Goal: Output exactly the span of lines that begins at the line containing "return tube, bulb, neck" and ends at the line containing "obj.parent = empty", both lines included.

------ Material ------

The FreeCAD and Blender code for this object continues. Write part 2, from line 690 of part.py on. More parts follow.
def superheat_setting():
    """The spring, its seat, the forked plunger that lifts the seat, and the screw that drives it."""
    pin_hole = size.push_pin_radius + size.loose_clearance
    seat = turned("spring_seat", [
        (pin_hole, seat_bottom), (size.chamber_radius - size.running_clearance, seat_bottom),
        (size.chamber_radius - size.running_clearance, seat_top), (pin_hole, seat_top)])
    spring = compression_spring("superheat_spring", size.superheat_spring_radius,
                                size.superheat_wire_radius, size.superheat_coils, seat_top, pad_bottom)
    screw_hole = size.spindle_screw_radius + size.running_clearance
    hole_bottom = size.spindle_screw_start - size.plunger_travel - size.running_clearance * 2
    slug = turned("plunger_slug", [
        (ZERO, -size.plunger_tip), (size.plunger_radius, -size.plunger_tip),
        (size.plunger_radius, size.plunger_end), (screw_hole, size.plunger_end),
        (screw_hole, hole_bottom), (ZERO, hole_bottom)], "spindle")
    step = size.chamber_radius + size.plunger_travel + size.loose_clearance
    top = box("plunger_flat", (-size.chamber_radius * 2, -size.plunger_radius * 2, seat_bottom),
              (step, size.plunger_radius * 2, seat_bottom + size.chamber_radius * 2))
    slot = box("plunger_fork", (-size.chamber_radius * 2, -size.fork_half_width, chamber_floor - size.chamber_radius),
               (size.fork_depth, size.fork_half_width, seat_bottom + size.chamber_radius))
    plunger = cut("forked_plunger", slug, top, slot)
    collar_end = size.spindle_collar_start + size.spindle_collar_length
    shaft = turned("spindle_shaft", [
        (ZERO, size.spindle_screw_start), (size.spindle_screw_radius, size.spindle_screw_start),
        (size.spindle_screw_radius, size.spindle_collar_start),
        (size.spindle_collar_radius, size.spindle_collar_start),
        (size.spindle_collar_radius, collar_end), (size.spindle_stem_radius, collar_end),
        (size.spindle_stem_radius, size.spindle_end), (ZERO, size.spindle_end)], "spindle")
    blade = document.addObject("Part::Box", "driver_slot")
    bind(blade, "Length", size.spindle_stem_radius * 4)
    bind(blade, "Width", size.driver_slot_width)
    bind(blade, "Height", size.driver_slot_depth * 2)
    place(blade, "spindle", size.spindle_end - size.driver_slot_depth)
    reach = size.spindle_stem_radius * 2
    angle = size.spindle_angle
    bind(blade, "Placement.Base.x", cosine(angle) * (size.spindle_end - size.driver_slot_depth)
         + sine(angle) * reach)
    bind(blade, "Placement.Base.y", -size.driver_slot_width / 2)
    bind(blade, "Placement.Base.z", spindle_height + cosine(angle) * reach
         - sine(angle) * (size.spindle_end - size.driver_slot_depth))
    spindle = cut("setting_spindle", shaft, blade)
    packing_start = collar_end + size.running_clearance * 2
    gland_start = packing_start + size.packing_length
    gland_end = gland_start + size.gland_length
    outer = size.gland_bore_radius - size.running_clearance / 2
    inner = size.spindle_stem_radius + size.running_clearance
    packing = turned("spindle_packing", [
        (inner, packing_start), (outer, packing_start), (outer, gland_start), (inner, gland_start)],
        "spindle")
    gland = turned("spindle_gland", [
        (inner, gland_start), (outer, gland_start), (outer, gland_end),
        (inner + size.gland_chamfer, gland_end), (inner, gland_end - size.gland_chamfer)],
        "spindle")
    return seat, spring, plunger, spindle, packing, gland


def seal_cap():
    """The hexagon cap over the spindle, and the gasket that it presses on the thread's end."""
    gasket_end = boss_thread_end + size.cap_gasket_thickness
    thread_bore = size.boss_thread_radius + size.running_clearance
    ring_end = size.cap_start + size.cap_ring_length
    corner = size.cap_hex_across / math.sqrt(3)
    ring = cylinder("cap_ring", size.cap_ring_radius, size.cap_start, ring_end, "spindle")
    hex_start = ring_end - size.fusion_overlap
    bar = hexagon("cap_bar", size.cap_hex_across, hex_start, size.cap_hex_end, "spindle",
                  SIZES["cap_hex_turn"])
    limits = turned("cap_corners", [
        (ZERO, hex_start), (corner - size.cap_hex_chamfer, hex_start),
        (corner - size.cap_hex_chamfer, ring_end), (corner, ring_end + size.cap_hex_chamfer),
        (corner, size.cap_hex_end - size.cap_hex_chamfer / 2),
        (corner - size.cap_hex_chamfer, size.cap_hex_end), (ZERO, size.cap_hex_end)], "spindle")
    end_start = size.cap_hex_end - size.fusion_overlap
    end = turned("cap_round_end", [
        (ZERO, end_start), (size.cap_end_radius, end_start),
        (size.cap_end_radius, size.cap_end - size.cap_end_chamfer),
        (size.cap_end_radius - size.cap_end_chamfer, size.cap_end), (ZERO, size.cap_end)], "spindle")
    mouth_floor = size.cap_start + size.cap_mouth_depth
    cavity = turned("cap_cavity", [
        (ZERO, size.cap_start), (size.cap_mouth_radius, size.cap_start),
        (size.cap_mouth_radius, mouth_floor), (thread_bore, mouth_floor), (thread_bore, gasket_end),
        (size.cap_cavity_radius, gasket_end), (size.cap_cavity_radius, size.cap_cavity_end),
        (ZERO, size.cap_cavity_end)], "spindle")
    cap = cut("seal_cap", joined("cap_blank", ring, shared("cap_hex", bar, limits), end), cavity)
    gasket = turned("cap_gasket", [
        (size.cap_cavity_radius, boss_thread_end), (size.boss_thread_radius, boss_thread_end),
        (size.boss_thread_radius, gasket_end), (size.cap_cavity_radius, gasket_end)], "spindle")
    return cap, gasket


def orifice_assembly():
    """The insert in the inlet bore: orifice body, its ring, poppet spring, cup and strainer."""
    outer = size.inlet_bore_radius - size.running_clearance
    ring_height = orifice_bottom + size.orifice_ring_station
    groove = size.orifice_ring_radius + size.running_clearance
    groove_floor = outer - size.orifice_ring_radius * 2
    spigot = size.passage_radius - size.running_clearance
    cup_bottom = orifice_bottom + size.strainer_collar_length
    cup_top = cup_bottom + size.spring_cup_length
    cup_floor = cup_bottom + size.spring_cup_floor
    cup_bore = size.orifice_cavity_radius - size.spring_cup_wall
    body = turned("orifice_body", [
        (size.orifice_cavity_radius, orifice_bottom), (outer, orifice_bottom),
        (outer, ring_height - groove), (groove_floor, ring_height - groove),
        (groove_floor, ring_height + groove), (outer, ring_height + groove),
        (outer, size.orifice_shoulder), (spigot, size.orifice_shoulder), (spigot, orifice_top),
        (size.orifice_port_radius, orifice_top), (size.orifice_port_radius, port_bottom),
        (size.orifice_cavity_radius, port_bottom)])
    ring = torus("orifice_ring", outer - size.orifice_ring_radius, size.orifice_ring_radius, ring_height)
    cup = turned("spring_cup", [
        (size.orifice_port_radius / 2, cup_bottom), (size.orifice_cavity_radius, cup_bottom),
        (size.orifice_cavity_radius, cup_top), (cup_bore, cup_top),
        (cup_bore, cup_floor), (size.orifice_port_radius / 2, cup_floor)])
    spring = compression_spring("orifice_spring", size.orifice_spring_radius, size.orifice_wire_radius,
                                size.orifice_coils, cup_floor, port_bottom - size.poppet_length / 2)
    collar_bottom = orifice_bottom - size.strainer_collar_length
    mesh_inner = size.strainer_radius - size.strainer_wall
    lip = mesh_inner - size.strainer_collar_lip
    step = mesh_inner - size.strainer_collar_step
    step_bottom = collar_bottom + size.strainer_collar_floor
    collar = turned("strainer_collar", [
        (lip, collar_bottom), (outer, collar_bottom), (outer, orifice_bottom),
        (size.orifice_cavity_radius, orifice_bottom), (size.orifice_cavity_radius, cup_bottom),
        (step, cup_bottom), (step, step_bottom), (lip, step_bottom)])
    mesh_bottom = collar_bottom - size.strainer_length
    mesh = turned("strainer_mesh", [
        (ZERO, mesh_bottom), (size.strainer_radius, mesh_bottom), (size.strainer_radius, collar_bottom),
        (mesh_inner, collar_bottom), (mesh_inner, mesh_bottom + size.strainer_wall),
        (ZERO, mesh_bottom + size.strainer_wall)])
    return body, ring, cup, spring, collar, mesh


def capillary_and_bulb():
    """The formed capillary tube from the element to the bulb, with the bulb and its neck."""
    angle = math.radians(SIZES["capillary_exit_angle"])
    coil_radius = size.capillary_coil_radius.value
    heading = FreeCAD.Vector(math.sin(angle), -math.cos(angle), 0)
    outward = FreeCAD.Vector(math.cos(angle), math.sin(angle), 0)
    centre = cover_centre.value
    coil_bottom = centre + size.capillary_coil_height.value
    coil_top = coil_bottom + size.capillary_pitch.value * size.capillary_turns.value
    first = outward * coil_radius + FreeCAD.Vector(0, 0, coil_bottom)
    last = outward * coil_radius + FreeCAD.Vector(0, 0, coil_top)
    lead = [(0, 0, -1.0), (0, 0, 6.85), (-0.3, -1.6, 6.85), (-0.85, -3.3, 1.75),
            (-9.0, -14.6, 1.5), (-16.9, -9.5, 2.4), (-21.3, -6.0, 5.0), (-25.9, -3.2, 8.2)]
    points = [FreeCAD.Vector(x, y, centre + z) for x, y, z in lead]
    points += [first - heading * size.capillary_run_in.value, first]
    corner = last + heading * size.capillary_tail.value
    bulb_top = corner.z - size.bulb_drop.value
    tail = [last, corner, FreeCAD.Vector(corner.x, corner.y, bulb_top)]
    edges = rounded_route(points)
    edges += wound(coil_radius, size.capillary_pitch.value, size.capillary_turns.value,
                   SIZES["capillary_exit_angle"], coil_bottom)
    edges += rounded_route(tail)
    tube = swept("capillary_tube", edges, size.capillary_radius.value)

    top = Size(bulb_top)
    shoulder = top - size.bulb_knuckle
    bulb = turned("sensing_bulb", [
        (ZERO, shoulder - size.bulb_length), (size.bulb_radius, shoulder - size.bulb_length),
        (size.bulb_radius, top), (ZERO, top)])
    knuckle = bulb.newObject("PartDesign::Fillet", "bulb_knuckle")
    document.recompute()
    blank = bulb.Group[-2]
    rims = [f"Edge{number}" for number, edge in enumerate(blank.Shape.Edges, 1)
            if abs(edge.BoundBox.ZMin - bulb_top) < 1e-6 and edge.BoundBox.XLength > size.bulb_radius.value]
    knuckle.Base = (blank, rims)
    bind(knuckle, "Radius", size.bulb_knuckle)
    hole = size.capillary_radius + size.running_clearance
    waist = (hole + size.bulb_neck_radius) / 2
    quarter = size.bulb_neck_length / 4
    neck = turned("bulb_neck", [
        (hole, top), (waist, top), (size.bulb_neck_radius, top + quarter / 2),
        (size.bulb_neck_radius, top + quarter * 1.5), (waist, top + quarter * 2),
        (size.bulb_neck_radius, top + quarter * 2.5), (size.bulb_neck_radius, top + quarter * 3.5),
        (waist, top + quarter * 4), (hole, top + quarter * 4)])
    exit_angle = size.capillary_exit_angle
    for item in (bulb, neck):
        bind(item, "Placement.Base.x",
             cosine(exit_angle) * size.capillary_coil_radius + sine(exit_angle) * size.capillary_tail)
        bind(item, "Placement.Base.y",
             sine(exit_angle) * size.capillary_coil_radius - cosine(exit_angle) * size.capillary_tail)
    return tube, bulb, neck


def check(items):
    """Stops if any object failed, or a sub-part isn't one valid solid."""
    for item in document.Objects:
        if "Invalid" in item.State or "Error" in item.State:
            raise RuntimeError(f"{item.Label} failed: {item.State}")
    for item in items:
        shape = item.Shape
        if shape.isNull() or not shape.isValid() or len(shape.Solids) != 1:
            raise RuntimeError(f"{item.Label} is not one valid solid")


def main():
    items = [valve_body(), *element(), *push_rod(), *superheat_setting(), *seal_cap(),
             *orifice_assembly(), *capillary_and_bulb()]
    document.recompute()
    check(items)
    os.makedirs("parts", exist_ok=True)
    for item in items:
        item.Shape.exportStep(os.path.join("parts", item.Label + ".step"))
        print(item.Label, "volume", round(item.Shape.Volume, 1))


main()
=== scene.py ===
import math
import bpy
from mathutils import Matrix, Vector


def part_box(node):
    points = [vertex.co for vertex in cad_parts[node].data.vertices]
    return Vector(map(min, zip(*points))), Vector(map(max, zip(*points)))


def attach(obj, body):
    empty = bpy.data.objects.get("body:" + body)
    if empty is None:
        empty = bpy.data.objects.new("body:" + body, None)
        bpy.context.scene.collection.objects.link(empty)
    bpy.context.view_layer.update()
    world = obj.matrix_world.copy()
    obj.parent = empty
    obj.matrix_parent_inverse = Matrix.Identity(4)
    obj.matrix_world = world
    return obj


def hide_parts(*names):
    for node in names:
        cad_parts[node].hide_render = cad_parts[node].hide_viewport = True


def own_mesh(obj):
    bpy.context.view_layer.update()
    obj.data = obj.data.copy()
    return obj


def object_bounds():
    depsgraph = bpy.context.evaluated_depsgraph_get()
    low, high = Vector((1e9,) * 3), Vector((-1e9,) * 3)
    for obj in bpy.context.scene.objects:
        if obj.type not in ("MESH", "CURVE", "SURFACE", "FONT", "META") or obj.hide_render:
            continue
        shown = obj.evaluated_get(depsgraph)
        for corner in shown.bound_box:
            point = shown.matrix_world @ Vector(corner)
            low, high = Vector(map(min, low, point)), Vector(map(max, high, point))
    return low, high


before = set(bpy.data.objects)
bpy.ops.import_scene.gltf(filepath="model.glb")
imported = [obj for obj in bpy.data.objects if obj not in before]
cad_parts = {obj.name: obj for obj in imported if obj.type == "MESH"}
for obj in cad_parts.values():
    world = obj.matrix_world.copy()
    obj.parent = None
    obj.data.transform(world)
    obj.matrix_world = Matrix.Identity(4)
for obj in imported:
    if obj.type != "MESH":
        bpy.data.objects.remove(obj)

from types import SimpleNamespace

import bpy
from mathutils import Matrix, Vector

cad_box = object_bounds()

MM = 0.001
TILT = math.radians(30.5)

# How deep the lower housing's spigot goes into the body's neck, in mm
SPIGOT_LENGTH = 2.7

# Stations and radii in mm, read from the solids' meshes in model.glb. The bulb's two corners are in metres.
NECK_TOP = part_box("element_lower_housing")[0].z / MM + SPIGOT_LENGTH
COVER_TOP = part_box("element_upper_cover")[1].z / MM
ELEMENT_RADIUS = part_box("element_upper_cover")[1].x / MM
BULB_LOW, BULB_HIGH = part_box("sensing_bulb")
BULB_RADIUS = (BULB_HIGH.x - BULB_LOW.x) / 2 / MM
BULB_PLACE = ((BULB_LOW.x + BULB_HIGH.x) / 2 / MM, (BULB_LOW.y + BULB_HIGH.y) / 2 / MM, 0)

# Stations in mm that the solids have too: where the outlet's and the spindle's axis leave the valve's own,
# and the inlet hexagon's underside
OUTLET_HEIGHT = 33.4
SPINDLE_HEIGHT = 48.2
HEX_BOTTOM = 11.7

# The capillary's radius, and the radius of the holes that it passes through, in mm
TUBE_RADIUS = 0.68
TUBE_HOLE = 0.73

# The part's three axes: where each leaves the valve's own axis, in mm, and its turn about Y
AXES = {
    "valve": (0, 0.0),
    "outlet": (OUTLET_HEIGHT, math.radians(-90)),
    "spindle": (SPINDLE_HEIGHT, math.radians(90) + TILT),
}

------

The solution:
    return tube, bulb, neck


def check(items):
    """Stops if any object failed, or a sub-part isn't one valid solid."""
    for item in document.Objects:
        if "Invalid" in item.State or "Error" in item.State:
            raise RuntimeError(f"{item.Label} failed: {item.State}")
    for item in items:
        shape = item.Shape
        if shape.isNull() or not shape.isValid() or len(shape.Solids) != 1:
            raise RuntimeError(f"{item.Label} is not one valid solid")


def main():
    items = [valve_body(), *element(), *push_rod(), *superheat_setting(), *seal_cap(),
             *orifice_assembly(), *capillary_and_bulb()]
    document.recompute()
    check(items)
    os.makedirs("parts", exist_ok=True)
    for item in items:
        item.Shape.exportStep(os.path.join("parts", item.Label + ".step"))
        print(item.Label, "volume", round(item.Shape.Volume, 1))


main()
=== scene.py ===
import math
import bpy
from mathutils import Matrix, Vector


def part_box(node):
    points = [vertex.co for vertex in cad_parts[node].data.vertices]
    return Vector(map(min, zip(*points))), Vector(map(max, zip(*points)))


def attach(obj, body):
    empty = bpy.data.objects.get("body:" + body)
    if empty is None:
        empty = bpy.data.objects.new("body:" + body, None)
        bpy.context.scene.collection.objects.link(empty)
    bpy.context.view_layer.update()
    world = obj.matrix_world.copy()
    obj.parent = empty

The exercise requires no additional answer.